Councilwoman Kristal Salcido felt the exclusion of criteria for 50% women-owned businesses was contrary to the goals of achieving equity, citing data that 36% of CEOs in the cannabis industry were women.

“We’re trying to encourage women owners to participate, so I think there’s other statutes in which this requirement has passed muster for any discriminatory analysis,” she said. “I’m not satisfied at this point with that answer that somebody just said so.”

Councilwoman Ari Parker agreed and said she did not want to vote on the matter that evening.

“I know college students all over who have studied our equity program and have looked at it and have been really positive about it,” she said. “I thought it was really very fully developed.”

Carmona said without changes to the amendments, the city would not be competitive in the application process and would risk not receiving grant funding as more jurisdictions with updated equity guidelines apply. Parker asked if the council was required to strike the eligibility requirement, and Carmona noted it would make Watsonville more competitive and in line with equity guidelines.

Parker asked if there was any rationale as to why the city was out of compliance.

“The rationale is we cannot discriminate based on gender or race,” said Carmona.

City Manager Tamara Vides said the council does not need to amend the ordinance to strike the language, but staff suggested it to maintain competitiveness for the equity grant.

“The council may choose not to do that,” she said. “We’ll still be able to apply. Whether we remain competitive against other applicants who are in compliance with the state guidelines, that’s to be determined.”

In a public comment, James Cunningham of BTW Industries said oversaturation in the cannabis industry has created a financial burden for many cannabis business owners.

“We’re just trying to pay our bills each month and build these brands and compete in the space as a family business that’s very locally run,” he said. “If we need to bring on resources, we have to do private funding because we can’t go to the bank.”

Cunningham said businesses would be greatly assisted by the equity program.

Jonathan Kolodinski, CEO of Creme de Canna Collective, said the industry “has dealt a level of compression that is greater than the bottom of the Mariana Trench.”

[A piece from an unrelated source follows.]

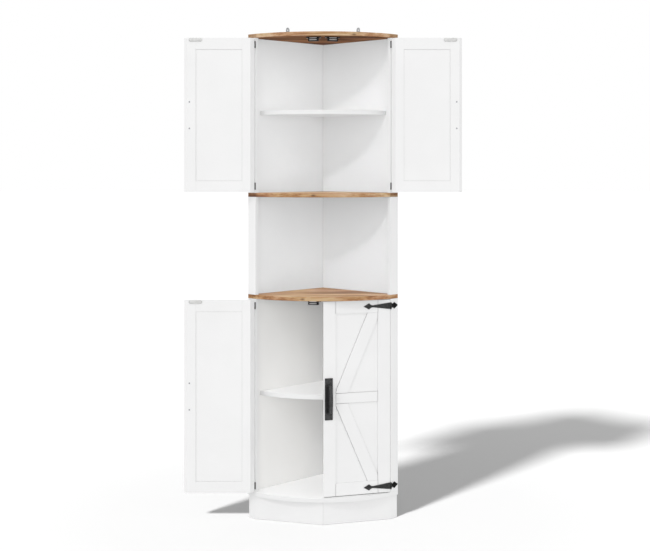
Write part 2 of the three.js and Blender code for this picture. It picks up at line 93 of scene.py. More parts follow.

He continued, “I don’t think our business would be here if this grant hadn’t come through. Everybody hoped that we were gonna pave the streets with gold and that we’d all be able to do all these amazing things for our family and the people around us, but the reality is the state over-licensed, there’s more cannabis grown than can be consumed, it’s driven the value through the floor of everything, and as entrepreneurs, we’re having to compete with corporate behemoths.”

Salcido reiterated that she would not vote for the amendments because Watsonville already does not have any businesses that are 50% women-owned. Mayor Vanessa Quiroz-Carter agreed the language was an issue but still voted in favor to help the businesses.

“I don’t want businesses to not get the funding that are already here,” she said.

The council voted 5-2 to approve the amendments, with Parker and Salcido voting against.

In other business, the council unanimously approved a 13-lot subdivision for Habitat for Humanity homes on Airport Road and also appointed Vanessa Meldahl to the Planning Commission to succeed Martha Vega.